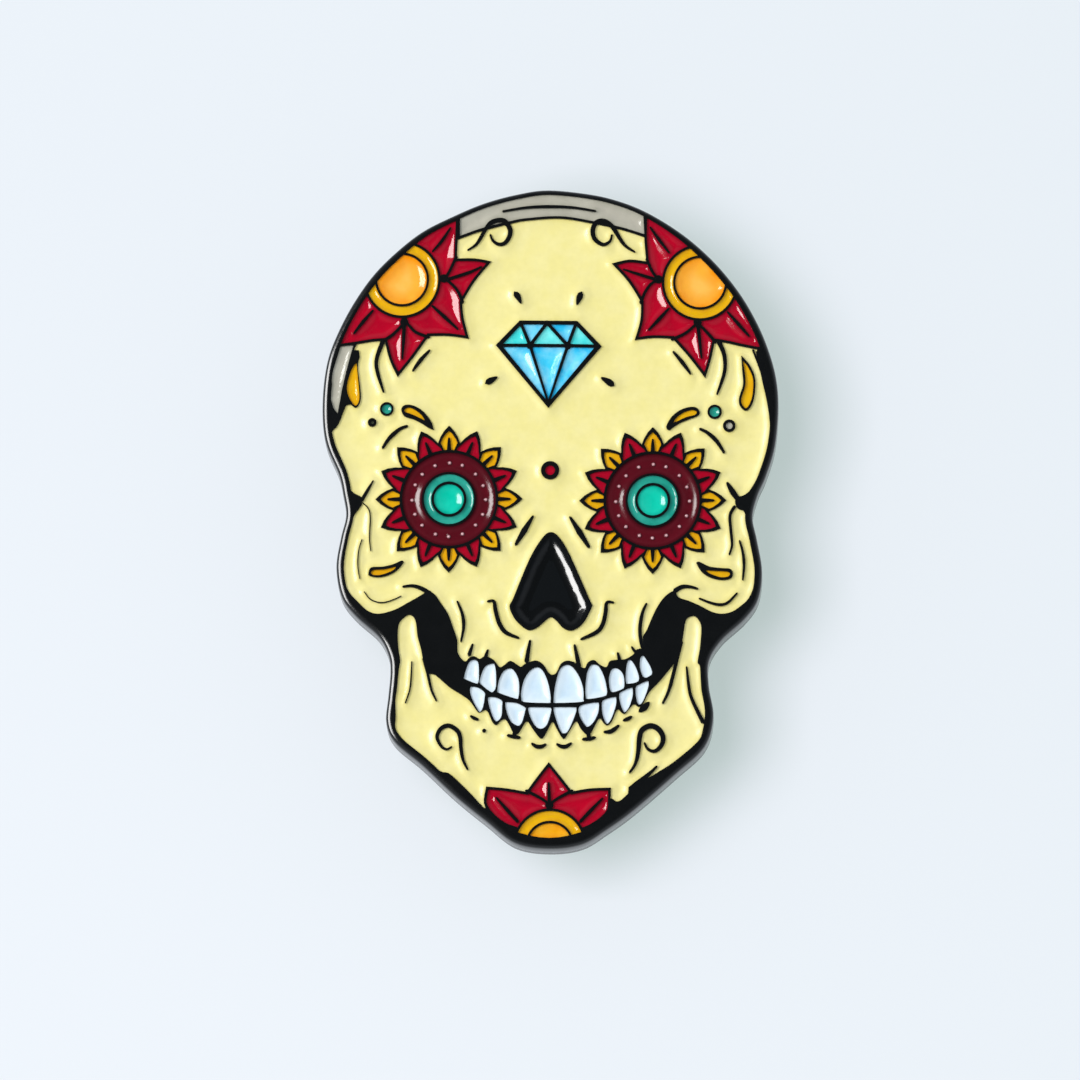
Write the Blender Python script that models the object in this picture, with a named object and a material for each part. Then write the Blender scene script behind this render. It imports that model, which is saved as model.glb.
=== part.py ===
"""Soft-enamel lapel pin with a calavera face, standing upright: X to the viewer's right, Z toward the crown, face toward -Y.

The pin is a struck metal plate with raised outlines, enamel poured into its pools, two posts
welded to the back, and two butterfly clutches that slide on the posts.
Each piece is modelled lying flat, with its face up, and is stood upright by the parent empty.
"""

import math

import bpy
from mathutils import Vector
from mathutils.geometry import delaunay_2d_cdt

# ---- driving dimensions, in millimetres --------------------------------------------------
GRID_X, GRID_Y = 0.067, 0.069  # the die drawing's grid, across and along
CENTRE = (550.5, 519.0)  # the drawing's point that lies on the plate's centre
PLATE = 2.0  # plate thickness, back face to the top of the raised lines
POOL_FLOOR = 1.60  # height of the pools' floors over the back face
ENAMEL_LOW, ENAMEL_TOP = 1.62, 1.86  # the enamel, just clear of the floor and under the lines
WALL_GAP = 0.02  # between enamel and pool wall
RIM = 0.42  # width of the raised rim
EDGE = 0.22  # rounding of the plate's front edge
BACK_EDGE = 0.12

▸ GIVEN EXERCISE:
Go through the material above and count the lines that include "with". Give the number alone.

▸ ANSWER FOR THE TASK:
4